Steel Dynamics earnings highlight how the company is using its strong steel platform to fund a multi‑year growth runway in aluminum and value‑added downstream operations. The company continues to post solid profitability and robust cash generation despite moderating steel prices, underscoring a more resilient through‑the‑cycle earnings profile. Management is leaning into higher‑margin, lower‑volatility businesses such as coated steel, galvanized products, and recycling, which can help smooth results across the steel cycle.

At the same time, the company’s sizeable aluminum flat‑rolled project is progressing, positioning Steel Dynamics to participate in lightweighting and energy‑transition demand from automotive, packaging, and industrial customers. By pairing disciplined capital allocation with a conservative balance sheet and consistent share repurchases, the company is aiming to compound per‑share value even if headline steel prices remain range‑bound. For investors, that combination of cyclical exposure plus structural growth makes these Steel Dynamics earnings particularly relevant when assessing upside potential over the next three to five years.

Steel Dynamics Earnings: Cash Returns and Capital Allocation

Steel Dynamics earnings also underscore a shareholder‑friendly capital allocation framework that balances growth with aggressive cash returns. The company continues to prioritize organic growth projects with clear return thresholds, while returning excess cash via dividends and sizable buybacks.

Repurchases have steadily reduced the share count, magnifying per‑share metrics and helping offset cyclical pressure on earnings. Management has also signaled flexibility to adjust spending based on market conditions, preserving balance‑sheet strength if the macro backdrop deteriorates.

That discipline matters in a capital‑intensive industry where poorly timed expansions have historically destroyed value. For investors focused on total return, Steel Dynamics’ combination of a growing dividend, opportunistic buybacks, and carefully sequenced projects suggests the potential for attractive risk‑adjusted returns as long as management maintains its current playbook.

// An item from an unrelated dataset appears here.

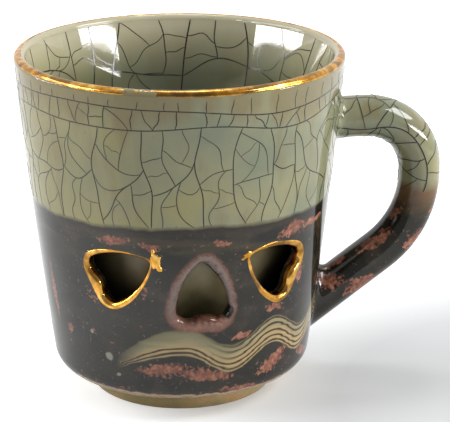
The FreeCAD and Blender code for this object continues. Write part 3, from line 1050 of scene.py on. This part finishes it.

Risk Factors: What Could Go Wrong?

While the Steel Dynamics earnings story looks constructive, several risks could challenge the bullish thesis. A sharper‑than‑expected downturn in steel demand caused by weaker construction, industrial production, or automotive activity could compress shipments and pricing at the same time, pressuring margins. New domestic and offshore capacity could also weigh on spreads, particularly if competitors ramp production into a slowing economy.

On the cost side, volatility in scrap, energy, and labor could squeeze profitability if input prices rise faster than Steel Dynamics can push through to customers. There is also project‑execution risk around the large aluminum investment; delays, cost overruns, or slower‑than‑expected customer adoption could dampen returns and tie up capital. Finally, changes in trade policy or the removal of protective measures could expose domestic pricing to greater import pressure, challenging the company’s ability to sustain its current earnings power.

Technical View and Possible Trades

The Steel Dynamics stock chart shows shares trending higher and trading above a rising long‑term moving average, a signal that intermediate momentum remains positive. Price action has been characterized by higher highs and higher lows into the earnings print, suggesting that buyers have been accumulating shares on pullbacks rather than selling strength.

steel dynamics earnings - StockEarnings

For active traders, an initial approach might be to look for entries on dips toward the moving average or prior breakout levels, using those zones as potential support. A more conservative strategy would be to wait for a post‑earnings consolidation and then target a breakout to new highs on expanding volume as confirmation that institutions are still adding exposure.

Risk management is key: setting stop‑loss orders just below recent swing lows or key moving averages can help limit downside if the trend reverses. Options‑oriented investors could consider selling cash‑secured puts at levels they would be comfortable owning the stock, effectively getting paid to wait for a better entry.

Steel Dynamics Earnings: Bottom Line for Investors

Taken together, the latest Steel Dynamics earnings report paints a picture of a company transitioning from a largely cyclical steel producer to a more diversified metals platform with durable cash‑flow potential. Execution on the aluminum project, downstream growth, and disciplined capital allocation will be crucial swing factors for the equity story over the next several years. For long‑term investors comfortable with cyclical risk, STLD offers exposure to industrial recovery, infrastructure spending, and lightweighting trends, paired with an active buyback and an established dividend.